INSTRUCTIONS FOR THE TASK:
Starting at the line that contains "hoop_tube();", reproduce each line exactly up to and including the line that contains "import numpy as np". Reproduce nothing else.

Items from a data source:
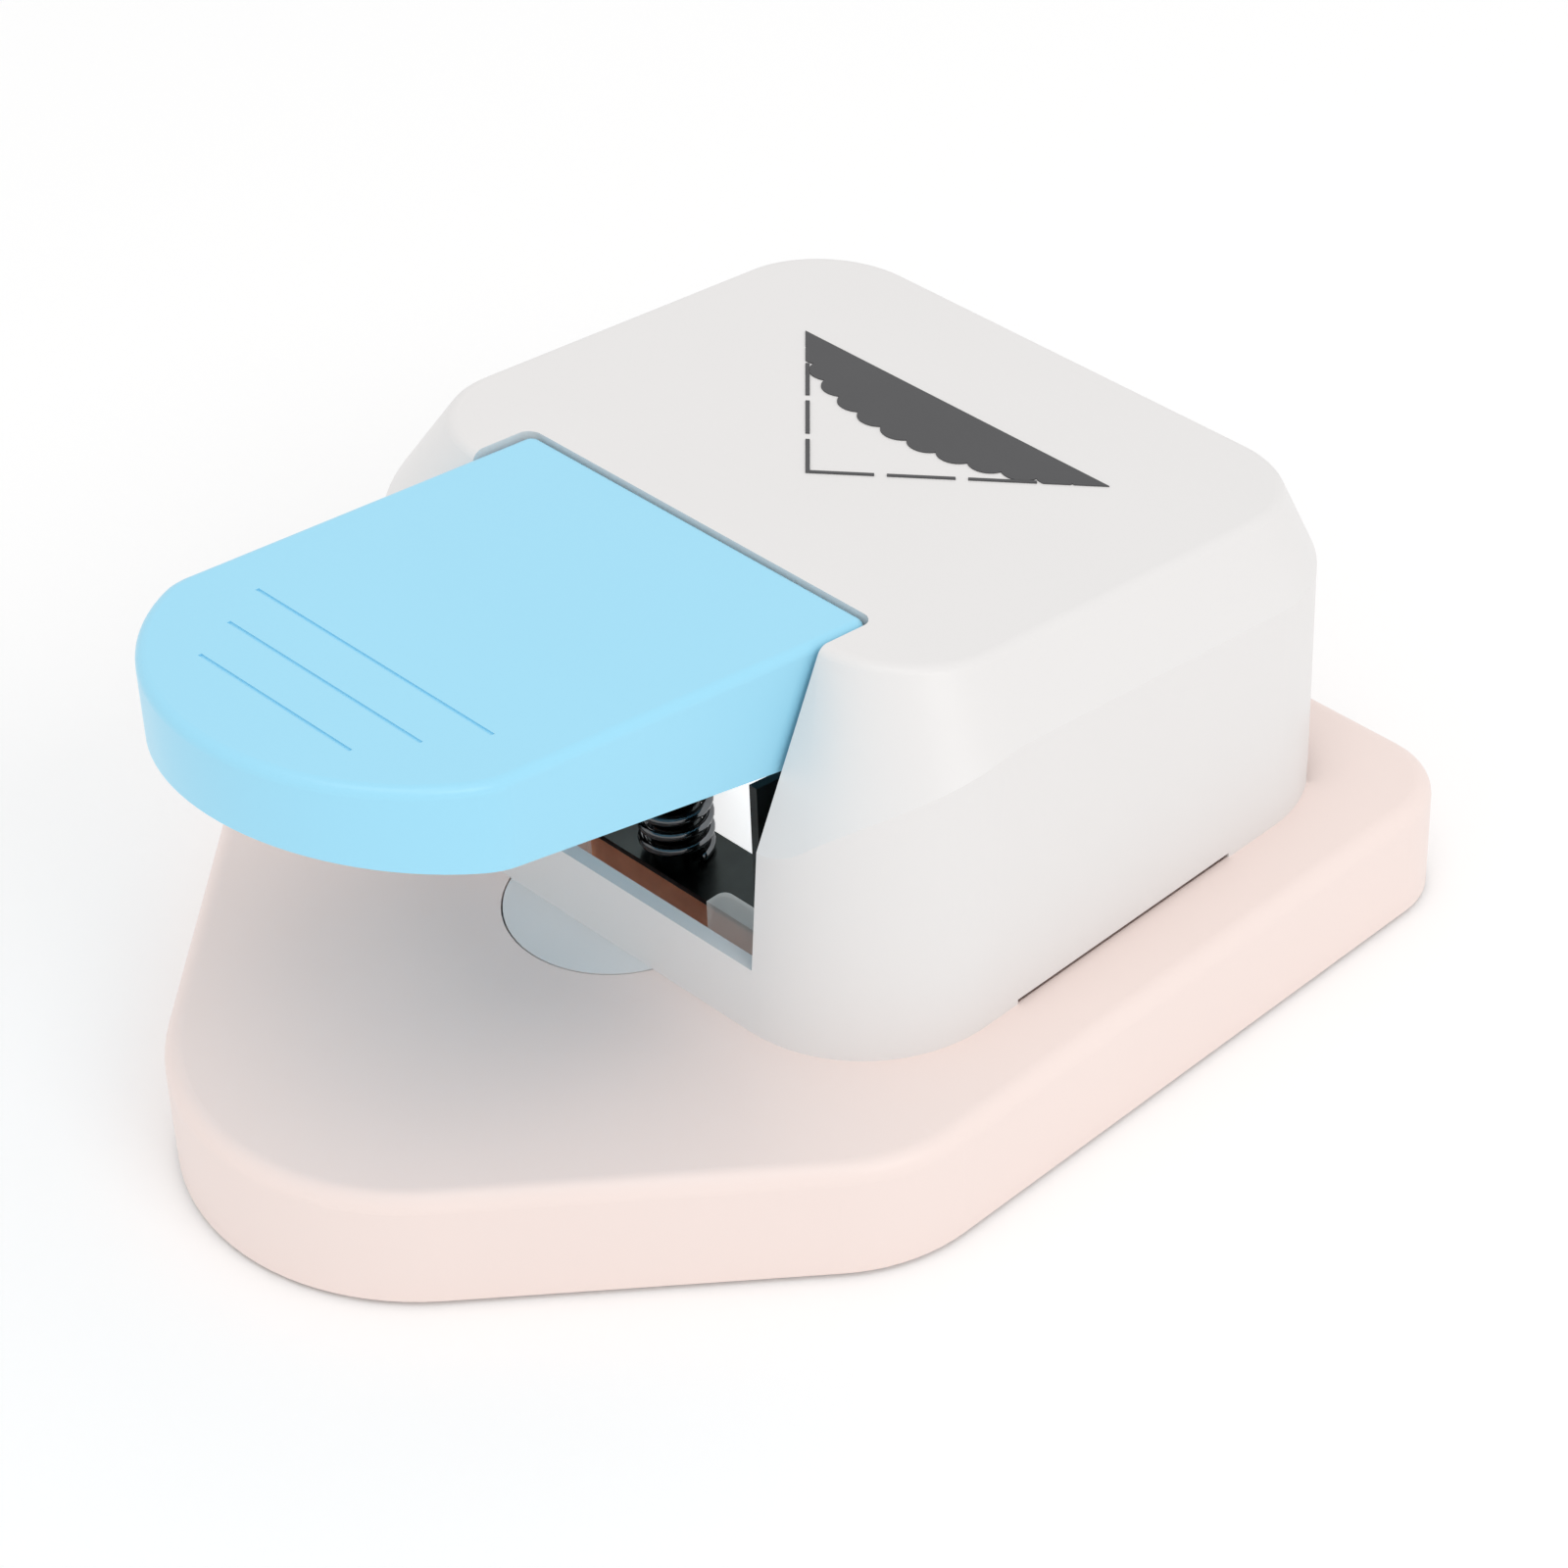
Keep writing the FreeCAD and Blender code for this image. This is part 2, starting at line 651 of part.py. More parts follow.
def make_mark():
    """Flat function mark: the kept, scalloped sheet and the dashed corner that is cut away."""
    cosine = math.cos(math.radians(roof_tilt))
    apex = (mark_apex_y - roof_front_y) / cosine
    radius = mark_half_width * math.sqrt(2)
    edges = scallop_edges(apex + 2 * mark_half_width, radius, 0, 0)
    left = edges[0].Vertexes[0].Point
    right = edges[-1].Vertexes[-1].Point
    edges.append(Part.LineSegment(right, left).toShape())
    sheet = Part.Face(Part.Wire(edges)).extrude(vec(0, 0, mark_thickness))
    corner = [(0, apex, 0), (mark_half_width, apex + mark_half_width, 0),
              (-mark_half_width, apex + mark_half_width, 0)]
    pieces = [sheet.common(slab(corner, 0, mark_thickness))]
    for side in (1, -1):
        for i in range(mark_dash_count):
            start = i * mark_dash_pitch if i or side > 0 else mark_dash_width
            dash = box(start, i * mark_dash_pitch + mark_dash, 0, mark_dash_width, 0, mark_thickness)
            if side < 0:
                dash = dash.mirror(vec(0, 0, 0), vec(0, 1, 0))
            turn = 45 if side > 0 else 135
            dash.Placement = FreeCAD.Placement(vec(0, apex, 0), FreeCAD.Rotation(vec(0, 0, 1), turn))
            pieces.append(dash)
    for piece in pieces:
        piece.Placement = roof_placement().multiply(piece.Placement)
    return group(pieces)


# ---- cutting set ------------------------------------------------------------------------------------------
def post_places():
    return [(s * post_x, post_y) for s in (1, -1)]


def rivet_places():
    return [(s * rivet_x, y) for y in rivet_ys for s in (1, -1)]


def make_die():
    half = die_half_width
    block = box(-half, half, die_front_y, die_rear_y, die_bottom, base_top)
    stop = [(-half, die_front_y, 0), (half, die_front_y, 0), (half, apex_y + half, 0),
            (0, apex_y, 0), (-half, apex_y + half, 0)]
    block = fused(block, [slab(stop, base_top, stripper_bottom)])
    cuts = [cutter(die_bottom, top, cut_clearance),
            cutter(0, base_top - die_land, cut_clearance + die_relief)]
    cuts.append(rod(lever_post_radius, 0, lever_spring_y, 0, top))
    for x, y in post_places():
        cuts.append(rod(post_radius, x, y, 0, top))
    for x, y in rivet_places()[:2]:
        cuts.append(rod(rivet_radius, x, y, 0, top))
    for x, y in die_screw_places():
        cuts.append(rod(die_screw_radius, x, y, 0, die_bottom + die_screw_reach))
    for y in cross_pin_ys:
        cuts.append(cross_rod(cross_pin_radius, -half, half, y, (die_bottom + base_top) / 2))
    return block.cut(cuts)


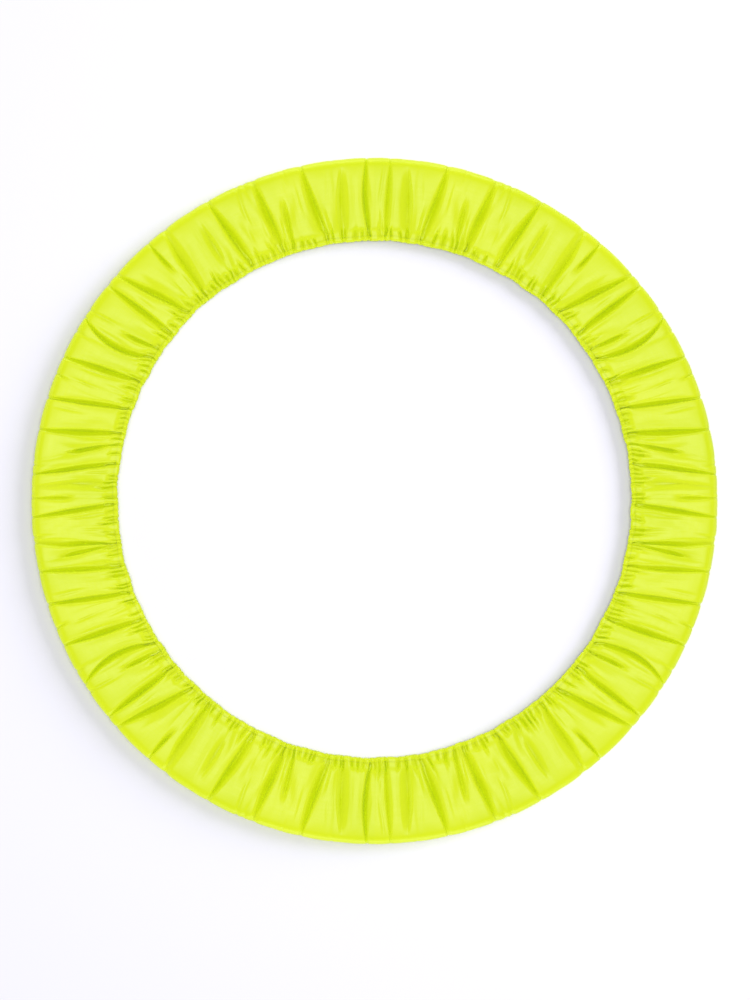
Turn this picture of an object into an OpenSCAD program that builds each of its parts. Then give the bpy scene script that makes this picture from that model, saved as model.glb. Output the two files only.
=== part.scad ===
// A rhythmic gymnastics hoop inside its gathered ring cover, lying flat.
// The ring's axis is +Z, the cover's back face rests on z = 0, and the origin is the ring's
// centre on that face. The cover's two cross seams lie on the Y axis, one at each end.

/* [Hoop] */
// Outside diameter of the hoop
hoop_d = 900; // [750:10:900]
// Outside diameter of the hoop's tube
tube_d = 18; // [16:1:20]
// Wall thickness of the tube
tube_wall = 2; // [1.5:0.5:3]
// Gap between the tube's two butted ends
butt_gap = 0.5; // [0.2:0.1:1]
// Direction of the butt joint, in degrees from +X
joint_a = 25; // [0:5:355]
// Length of the plug inside the butt joint
plug_len = 70; // [60:5:120]
// Diameter of the pins that hold the plug
pin_d = 3; // [2:0.5:4]
// Distance of each pin from the butt joint
pin_offset = 18; // [10:1:24]
// Length of the tape round the butt joint, along the tube
tape_len = 60; // [50:5:100]
// Thickness of the tape
tape_t = 0.25; // [0.1:0.05:0.25]

/* [Cover] */
// Width of the covered band, from the rim to the gathered inner edge
band_w = 113; // [90:1:130]
// Modelled thickness of the cloth
cloth_t = 0.6; // [0.5:0.1:0.8]
// Clearance between the tube and the cloth
cloth_gap = 0.9; // [0.9:0.1:1.5]
// Depth of the flat ring that the cover rests on
rest_cut = 0.25; // [0.1:0.05:0.25]

/* [Hems] */
// Width of each elastic
elastic_w = 4; // [3:1:8]
// Thickness of each elastic
elastic_t = 0.6; // [0.4:0.1:0.8]
// Length over which an elastic's ends overlap
overlap_len = 15; // [10:1:25]
// Direction of the front elastic's join, in degrees from +X
front_join_a = 250; // [0:5:350]
// Direction of the back elastic's join, in degrees from +X
back_join_a = 290; // [0:5:350]
// Gap between the front hem and the back hem
hem_gap = 1; // [0.8:0.1:4]
// Thickness of the sewing thread
thread_d = 0.3; // [0.2:0.05:0.3]

/* [Hidden] */
$fn = 96;

// The hoop: the tube's centreline runs at ring_r, and its height is mid_z.
tube_r = tube_d / 2;
bore_r = tube_r - tube_wall;
ring_r = hoop_d / 2 - tube_r;
fit_gap = 0.1;
tape_gap = 0.02;
pin_inset = 0.3;
pin_end_gap = 1;
hole_lead = 1;

// The cover's section: a round rim, then two straight flanks that close towards the hems.
rim_in = tube_r + cloth_gap;
rim_out = rim_in + cloth_t;
mid_z = rim_out - rest_cut;
edge_r = ring_r + rim_out - band_w;

// The flanks lie this far under the rim's tangents, so that they cross it cleanly.
tuck = 0.002;

// Each hem is folded round a channel that has room for the elastic's two layers.
slack = 0.1;
side_gap = 0.5;
channel_t = 2 * elastic_t + 3 * slack;
channel_w = elastic_w + 2 * side_gap;
hem_t = channel_t + 2 * cloth_t;
sewn_w = 1.4;
hem_w = cloth_t + channel_w + sewn_w;
hem_half = hem_t + hem_gap / 2;

// The flank's outer line touches the rim's circle and ends at the hem's outer corner.
corner_dist = norm([ring_r - edge_r, hem_half]);
flank_len = sqrt(corner_dist * corner_dist - rim_out * rim_out);
flank_a = asin(rim_out / corner_dist) - atan(hem_half / (ring_r - edge_r));

// The elastic's two layers, and the stitches across its overlap.
layer_y = [rim_out - cloth_t - slack - elastic_t,
           rim_out - cloth_t - 2 * slack - 2 * elastic_t];
elastic_x = -flank_len + cloth_t + side_gap;
step_len = 2;
slit_len = 0.5;
step_a = arc_a(step_len, edge_r);
slit_a = arc_a(slit_len, edge_r);
overlap_a = arc_a(overlap_len, edge_r);
tack_inset = 0.5;
tack_w = elastic_w - 2 * tack_inset;
tack_l = 0.5;
tack_count = 3;
seam_thread_w = 0.5;

cloth_colour = [0.88, 0.95, 0.25];
thread_colour = [0.74, 0.82, 0.16];
elastic_colour = "white";
tube_colour = [0.93, 0.93, 0.91];
plug_colour = [0.55, 0.56, 0.58];
pin_colour = "silver";
tape_colour = [0.2, 0.2, 0.22];

// The angle that an arc of the given length takes at the given radius.
function arc_a(len, r) = len / r * 180 / PI;

// Turns a flat section into a stretch of the ring, from one direction to another.
module sweep(from_a, to_a) {
  rotate_extrude(angle = to_a - from_a, start = from_a, $fn = 360) children();
}

// A section placed on the tube's centreline.
module at_tube() {
  translate([ring_r, mid_z]) children();
}

// A point of a flank, from the tube's centreline: x is less than 0 and runs inward along the
// flank as it falls, and y is the distance out from the centreline. Side 1 is the front and
// side -1 is the back.
function flank_point(x, y, side) = [x * cos(flank_a) - (y - tuck) * sin(flank_a),
                                    side * (x * sin(flank_a) + (y - tuck) * cos(flank_a))];

// The frame in which a flank is straight, for what lies along it.
module at_flank(side) {
  at_tube() mirror([0, side > 0 ? 0 : 1]) rotate(flank_a) translate([0, -tuck]) children();
}

// The sleeve's outline at a distance r from the tube's centreline: a round rim whose tangents
// close in along the flanks as far as x_end.
module sleeve_outline(r, x_end) {
  at_tube() {
    circle(r);
    polygon([flank_point(0, r, 1), flank_point(x_end, r, 1),
             flank_point(x_end, r, -1), flank_point(0, r, -1)]);
  }
}

// An even layer of the sleeve from r_in to r_out, open towards the ring's centre at x_end.
module sleeve_layer(r_in, r_out, x_end) {
  difference() {
    sleeve_outline(r_out, x_end);
    sleeve_outline(r_in, x_end - hem_t);
  }
}

// A strip's edge that is folded round: square at the outer side and round at the inner edge.
module fold_end(w, t) {
  translate([t / 2, t / 2]) circle(t / 2);
  translate([t / 2, 0]) square([w - t / 2, t]);
}

// A hem's outline: the cloth folded back on itself and sewn down.
module hem_outline() {
  translate([-flank_len, rim_out - hem_t]) fold_end(hem_w, hem_t);
}

// What a hem leaves free: the elastic's channel and the grooves that the stitching pulls in.
module hem_cuts() {
  translate([-flank_len + cloth_t, rim_out - hem_t + cloth_t]) fold_end(channel_w, channel_t);
  hem_thread_section();
}

// The two lines of a hem's lockstitch: one on the outer face and one on the fold.
module hem_thread_section() {
  x = -flank_len + hem_w - sewn_w / 2 - thread_d / 2;
  translate([x, rim_out - thread_d]) square(thread_d);
  translate([x, rim_out - hem_t]) square(thread_d);
}

// The whole C-shaped section of the sleeve, open between the two hems.
module cloth_section() {
  difference() {
    union() {
      sleeve_layer(rim_in, rim_out, -flank_len + hem_t / 2);
      at_flank(1) hem_outline();
      at_flank(-1) hem_outline();
    }
    at_flank(1) hem_cuts();
    at_flank(-1) hem_cuts();
    translate([0, -rim_out]) square([hoop_d, rim_out]);
  }
}

// The thread of a cross seam, which lies on the inside of the sleeve from hem to hem.
module seam_thread_section() {
  sleeve_layer(rim_in - thread_d, rim_in, -flank_len + hem_w);
}

module elastic_layer(y, t) {
  translate([elastic_x, y]) square([elastic_w, t]);
}

// The stitches that hold an elastic's overlapped ends, spread evenly along the overlap.
module tack_stitches(side, join_a) {
  for (i = [1 : tack_count]) {
    mid_a = join_a + overlap_a * i / (tack_count + 1);
    half_a = arc_a(tack_l, edge_r) / 2;
    sweep(mid_a - half_a, mid_a + half_a) at_flank(side)
      translate([elastic_x + tack_inset, layer_y[1]])
        square([tack_w, 2 * elastic_t + slack]);
  }
}

// One elastic: a band once round the hem, whose end steps up and lies on its start.
module elastic(side, join_a) {
  difference() {
    union() {
      sweep(join_a + slit_a, join_a + 360 - step_a / 2) at_flank(side)
        elastic_layer(layer_y[0], elastic_t);
      sweep(join_a - step_a, join_a) at_flank(side)
        elastic_layer(layer_y[1], 2 * elastic_t + slack);
      sweep(join_a - step_a / 2, join_a + overlap_a) at_flank(side)
        elastic_layer(layer_y[1], elastic_t);
    }
    tack_stitches(side, join_a);
  }
}

// A straight pin through the tube's inner wall and the plug, pointing at the ring's axis.
module radial_pin(a, d) {
  rotate(a) translate([ring_r - tube_r + pin_inset, 0, mid_z]) rotate([0, 90, 0])
    cylinder(d = d, h = tube_r + bore_r - pin_inset - pin_end_gap);
}

// Places a child once on each side of the butt joint.
module at_pins() {
  for (side = [-1, 1]) {
    rotate(joint_a + side * arc_a(pin_offset, ring_r)) children();
  }
}

module hoop_tube() {
  half_gap_a = arc_a(butt_gap, ring_r) / 2;
  color(tube_colour) difference() {
    sweep(joint_a + half_gap_a, joint_a + 360 - half_gap_a) at_tube() difference() {
      circle(tube_r);
      circle(bore_r);
    }
    at_pins() translate([ring_r - tube_r - hole_lead, 0, mid_z]) rotate([0, 90, 0])
      cylinder(d = pin_d + 2 * fit_gap, h = tube_r);
  }
}

module joint_plug() {
  half_a = arc_a(plug_len, ring_r) / 2;
  color(plug_colour) difference() {
    sweep(joint_a - half_a, joint_a + half_a) at_tube() circle(bore_r - fit_gap);
    at_pins() radial_pin(0, pin_d + 2 * fit_gap);
  }
}

module joint_pins() {
  color(pin_colour) at_pins() radial_pin(0, pin_d);
}

module joint_tape() {
  half_a = arc_a(tape_len, ring_r) / 2;
  color(tape_colour) sweep(joint_a - half_a, joint_a + half_a) at_tube() difference() {
    circle(tube_r + tape_gap + tape_t);
    circle(tube_r + tape_gap);
  }
}

module left_strip() {
  color(cloth_colour) sweep(90, 270) cloth_section();
}

module right_strip() {
  color(cloth_colour) sweep(-90, 90) cloth_section();
}

module seam_thread(a) {
  color(thread_colour) rotate(a) rotate([90, 0, 0])
    linear_extrude(seam_thread_w, center = true) seam_thread_section();
}

module top_seam_thread() {
  seam_thread(90);
}

module bottom_seam_thread() {
  seam_thread(270);
}

module hem_thread(side) {
  color(thread_colour) sweep(0, 360) at_flank(side) hem_thread_section();
}

module front_elastic() {
  color(elastic_colour) elastic(1, front_join_a);
}

module front_elastic_tack() {
  color(thread_colour) tack_stitches(1, front_join_a);
}

module front_hem_thread() {
  hem_thread(1);
}

module back_elastic() {
  color(elastic_colour) elastic(-1, back_join_a);
}

module back_elastic_tack() {
  color(thread_colour) tack_stitches(-1, back_join_a);
}

module back_hem_thread() {
  hem_thread(-1);
}

hoop_tube();
joint_plug();
joint_pins();
joint_tape();
left_strip();
right_strip();
top_seam_thread();
bottom_seam_thread();
front_elastic();
front_elastic_tack();
front_hem_thread();
back_elastic();
back_elastic_tack();
back_hem_thread();
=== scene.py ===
"""A rhythmic gymnastics hoop in its gathered ring cover, lying on a pale floor.

The cover is one sleeve of two strips of thin fluorescent nylon. It is built as a grid, folded by a
list of folds and by uneven gathers along its two elastic hems, then settled by a small cloth
solver that draws the cloth back towards its lengths, lets it shear and bend, and holds it off the
hoop. The solver doesn't stop the cloth from passing through itself.
"""

import math

import bpy
import numpy as np
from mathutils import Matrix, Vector


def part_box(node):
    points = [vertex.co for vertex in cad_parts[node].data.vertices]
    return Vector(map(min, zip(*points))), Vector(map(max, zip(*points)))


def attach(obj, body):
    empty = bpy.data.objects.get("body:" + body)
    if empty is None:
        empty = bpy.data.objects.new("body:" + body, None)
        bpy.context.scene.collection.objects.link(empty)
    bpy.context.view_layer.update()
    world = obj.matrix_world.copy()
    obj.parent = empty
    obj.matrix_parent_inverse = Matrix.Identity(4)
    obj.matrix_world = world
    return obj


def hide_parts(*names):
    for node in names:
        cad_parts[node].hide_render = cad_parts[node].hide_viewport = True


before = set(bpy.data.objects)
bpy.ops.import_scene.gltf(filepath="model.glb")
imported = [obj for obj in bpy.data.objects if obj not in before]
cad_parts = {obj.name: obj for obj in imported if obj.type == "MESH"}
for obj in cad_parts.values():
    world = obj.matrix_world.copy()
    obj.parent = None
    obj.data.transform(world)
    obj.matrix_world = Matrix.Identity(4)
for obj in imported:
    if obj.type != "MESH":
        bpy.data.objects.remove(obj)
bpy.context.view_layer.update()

# ---------------------------------------------------------------- sizes, from the frame

tube_low, tube_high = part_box("hoop_tube")
elastic_low, elastic_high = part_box("front_elastic")
thread_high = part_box("front_hem_thread")[1]

# The elastic's half width and thickness, and how far in the stitches lie from their CAD thread's edge.
ELASTIC_HALF_W, ELASTIC_HALF_T = 0.002, 0.0003
STITCH_INSET = 0.0004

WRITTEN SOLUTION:
hoop_tube();
joint_plug();
joint_pins();
joint_tape();
left_strip();
right_strip();
top_seam_thread();
bottom_seam_thread();
front_elastic();
front_elastic_tack();
front_hem_thread();
back_elastic();
back_elastic_tack();
back_hem_thread();
=== scene.py ===
"""A rhythmic gymnastics hoop in its gathered ring cover, lying on a pale floor.

The cover is one sleeve of two strips of thin fluorescent nylon. It is built as a grid, folded by a
list of folds and by uneven gathers along its two elastic hems, then settled by a small cloth
solver that draws the cloth back towards its lengths, lets it shear and bend, and holds it off the
hoop. The solver doesn't stop the cloth from passing through itself.
"""

import math

import bpy
import numpy as np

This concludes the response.